Over the course of the past century a variety of media have been implemented to simulate the travel experience—such as stereopticon sets facilitating armchair travel to the 'Holy Land' and Hasidic board games in Yiddish that enable players to traverse the Ashkenazic Haredi diaspora. Conversely, media are incorporated into Jewish tourist sites, rendering engagement with them a part of the tourist experience itself—their stagecraft and dramaturgy, signage, sound and light shows, orientation films, their websites, webcams, and computer databases, the scripted itineraries within the site and guided tours (self-guided, audioguided, live guides), historic reenactments, scale models, installations, exhibitions of artifacts, and museums, as well as the CD-roms, videos, slides, tapes, posters, books, clothing imprinted with images and text, and other objects that are often for sale.
At the core of these phenomena there is an inherent tension between immediacy, mediation, and remediations; between the imminence of travel (“actually being there”) and the memory of travel (“having been there”), and between the various ways that media intensifies or dissipates the feeling of being in the place, whether physically, imaginatively, or virtually. Memorial books dedicated to destroyed Jewish communities in Europe become lieux de mémoires in their own right, are increasingly being digitized and circulated on the Internet, used as preparation for travel, expanded on the basis of travel, and integrated with genealogical and memorial projects.
Several key questions emerge for the study of media and Jewish travel:
- What sites are/have been sites of Jewish travel, to what ends, and for particular communities?
- How is the travel experience understood vis-à-vis the religious experience. As a religious obligation in its own right? As a way to enhance and intensify religious practices such as life cycle rituals? As an invented tradition? As civil religion? As the sacralizing of secular practice?
- How are works of media imbricated in Jewish travel? In particular, how do these works of media help to define and even produce the travel experience as a religious experience?
- What is the impact on the religious travel experience of media that attenuate space, “read” space, simulate space, create virtual spaces?
Key geographic sites
Jewish travel sites range the world, including not only the Holy Land/Israel but also the international Jewish diaspora, and yet they are selective destinations. The study of media and Jewish travel can be organized around one or more of the following:
- Jerusalem/Holy Land/Palestine/Israel: In addition to sites of Jewish religious interest, the archeology of ancient Israel, and modern Israeli life, this is a prime destination for Christian (especially Protestant) travel, in which Jews and Arabs figure as travel facilitators and tourist attractions in their own right.
- Eastern Europe: In addition to visits (by many more non-Jews than Jews) to sites where the Holocaust took place, Jews increasingly visit places where Jews now live as well as former family hometowns and archives to do genealogical research. These tours often take on a ceremonial or ritual character, may be understood as religious obligation to remember the Holocaust and honor those who died, and may be expected to be personally transformative, for example, the March of the Living.

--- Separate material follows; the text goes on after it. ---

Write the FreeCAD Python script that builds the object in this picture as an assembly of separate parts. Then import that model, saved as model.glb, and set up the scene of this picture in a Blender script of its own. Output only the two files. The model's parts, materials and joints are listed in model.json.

- Jewish cemeteries, including graves of rebeyim (Hasidic religious leaders) in Eastern Europe and graves of zaddikim (saints) among Morrocan Jews, are destinations of religious pilgrims, genealogists, and Jewish heritage tourists.
- Synagogues, especially buildings of architectural interest in major cities, are destinations for Jewish tourists, often for reasons other than worship, though visits to them may have religious significance (feeling of moral obligation, memorialization and commemoration as sacred duties, engagement of religion and its significance through practices other than religious observance). In addition to active synagogues, tourists visit restored buildings and seek out abandoned synagogues (e.g., on the Lower East Side and throughout Poland).
- Jewish neighborhoods in major cities—New York’s Lower East Side, Marais in Paris, East End of London, Old Jewish Quarter of Amsterdam—are increasingly destinations that entail tourist productions: organized walking tours, Jewish heritage maps and guidebooks, local Jewish museums, often former synagogues, Jewish restaurants, synagogues, cemeteries, bookshops, interpretive centers, historic houses (Anne Frank’s House), etc.